Pétain et la revanche de l’extrême droite antisémite sur la République

mardi 9 novembre 2010.
 

Par Robert Badinter, Sénateur socialiste, avocat, ancien garde des sceaux.

Le 27septembre 1791, sur proposition d’Adrien Du Port, l’Assemblée nationale considérant que tout homme qui, réunissant les conditions nécessaires (pour devenir citoyen actif), prête le serment civique… révoque tout ajournement, toute réserve ou toute exception énumérée dans les précédents décrets relativement aux individus juifs qui prêteront le serment civique. Une heure de débat avait suffi. Tous les juifs français étaient désormais des citoyens comme les autres.

Ce n’était le cas nulle part en Europe. Les juifs de France pouvaient dorénavant être officiers, magistrats, fonctionnaires, accéder à tous emplois, exercer toute profession comme tous les citoyens. C’était le triomphe de l’idéologie sur les préjugés essentiellement religieux à l’époque des non-juifs et aussi sur le sectarisme des juifs intégristes, notamment en Alsace. La sœur du roi, Madame Élisabeth, écrit à une amie le 29 septembre  : « L’Assemblée a mis le comble à toutes ces sottises et ces irréligions en donnant aux juifs le droit d’être admis à tous les emplois. »

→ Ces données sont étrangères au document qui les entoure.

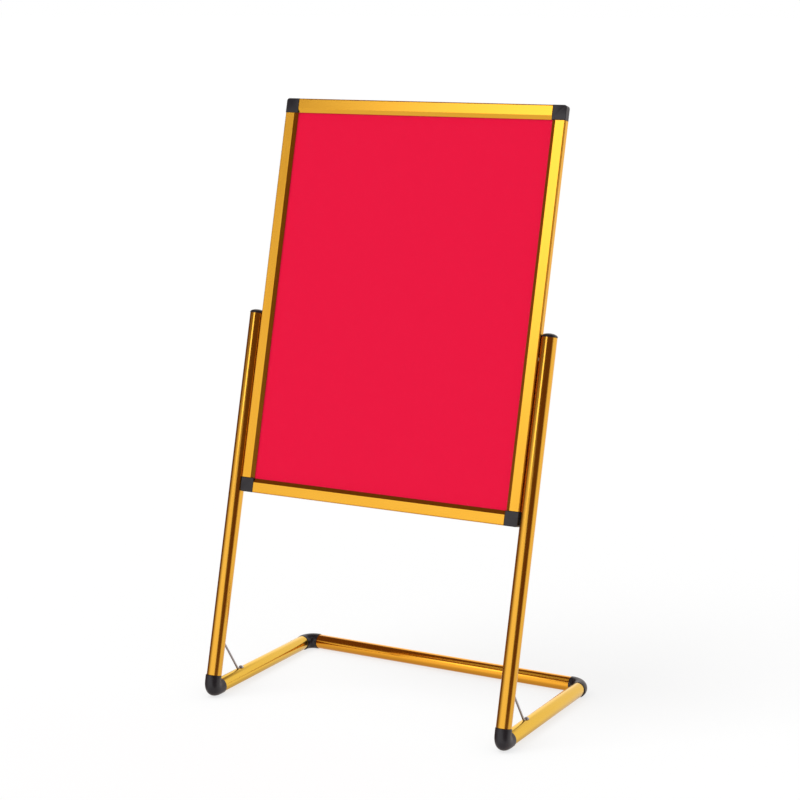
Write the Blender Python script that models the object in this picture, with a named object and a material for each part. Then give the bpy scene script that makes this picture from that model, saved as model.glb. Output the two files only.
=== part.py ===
# Floor standing sign stand. Two leaning posts on a tube base carry a poster
# frame, which tilts between them on two bolts and opens along all four sides.
# Metres, +Z up, +Y to the back, origin on the floor under the middle.

import bpy
import bmesh
from math import asin, cos, pi, radians, sin, sqrt, tan
from mathutils import Matrix, Vector

# Driving sizes of the whole stand
FRAME_WIDTH = 0.620
FRAME_HEIGHT = 0.798
FRAME_RAISE = 0.405        # foot corner to the frame's lower edge, along a post
BASE_DEPTH = 0.370         # front foot corner to rear foot corner
POST_LENGTH = 0.7655       # foot corner to the upper end of the tube
LEAN = radians(14.6)       # posts and frame lean back from upright

# Clearances
SEAT_GAP = 0.0003          # between pieces that touch
SHAFT_GAP = 0.0003         # round a bolt or a screw in its hole
SIDE_GAP = 0.0012          # between the frame and each post
CUT_OVERRUN = 0.004        # how far a cutter passes the face that it cuts

# Tubes, elbows and caps
TUBE_RADIUS = 0.015
TUBE_WALL = 0.0012
ELBOW_STEP = 0.0010        # how far an elbow stands out from its tubes
FRONT_ARM = 0.030          # foot corner to the end of a front elbow's collar
REAR_ARM = 0.027           # foot corner to the end of a rear elbow's collar
ELBOW_EDGE = 0.0008        # chamfer on the rim of a collar
FRONT_BEND_INSIDE = 0.0010 # inside radius of the tight front bend
FRONT_BEND_TOE = 0.0045    # how far its outside stands past a round bend
COLLAR_LENGTH = 0.0030     # straight end of the wide rear bend
FOOT_FLAT = 0.0007         # how deep the ground face cuts into an elbow
SPIGOT_LENGTH = 0.024
SPIGOT_LEAD = 0.0015       # taper at the tip of a spigot
CAP_STEP = 0.0005
CAP_RIM = 0.0006
CAP_DOME = 0.0068
CAP_PLUG_LENGTH = 0.016

# Stays between each post and its base tube
STAY_FOOT = 0.105          # foot corner to the lower screw
STAY_HEAD = 0.112          # foot corner to the upper screw, along the post
STAY_RADIUS = 0.00225
PAD_HALF_LENGTH = 0.0065
PAD_HALF_WIDTH = 0.0050
PAD_HALF_THICK = 0.0008
PAD_NECK = 0.0045          # where the flat pad swells into the round rod
SCREW_RADIUS = 0.0020
SCREW_LENGTH = 0.0090
SCREW_HEAD_RADIUS = 0.0038
SCREW_HEAD_HEIGHT = 0.0022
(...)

À l’égalité des droits, il y aura deux exceptions  : le décret «  infâme  » de 1810, qui renverse la charge de la preuve, s’agissant de prêt consenti par les juifs en Alsace-Lorraine à des chrétiens. Il durera dix ans. Le serment « more judaïco », sur l’Ancien Testament, devant les tribunaux, qui disparaîtra en 1842.

Ce lien profond qui a traversé l’histoire entre la liberté civile et politique et les juifs de France a été rompu quand les ennemis de la République, « la Gueuse », notamment les disciples de Charles Maurras et de l’Action française, ont pris le pouvoir à la faveur de la « divine surprise », le désastre de 1940.

Dès que la République et les parlementaires en grande majorité eurent abdiqué en confiant, à Vichy, tous les pouvoirs au maréchal Pétain, l’heure était venue de la revanche sur la Révolution pour tous les antisémites. Il fallait défaire ce que la Révolution avait fait des juifs de France – des citoyens français à part entière – et les ramener à leur condition sous l’Ancien Régime, celle de sujets difficilement tolérés interdits de tous emplois publics et des professions libérales, voués à mille restrictions et vexations, notamment en Alsace. La « Révolution nationale » entendait détruire l’œuvre de la Grande Révolution.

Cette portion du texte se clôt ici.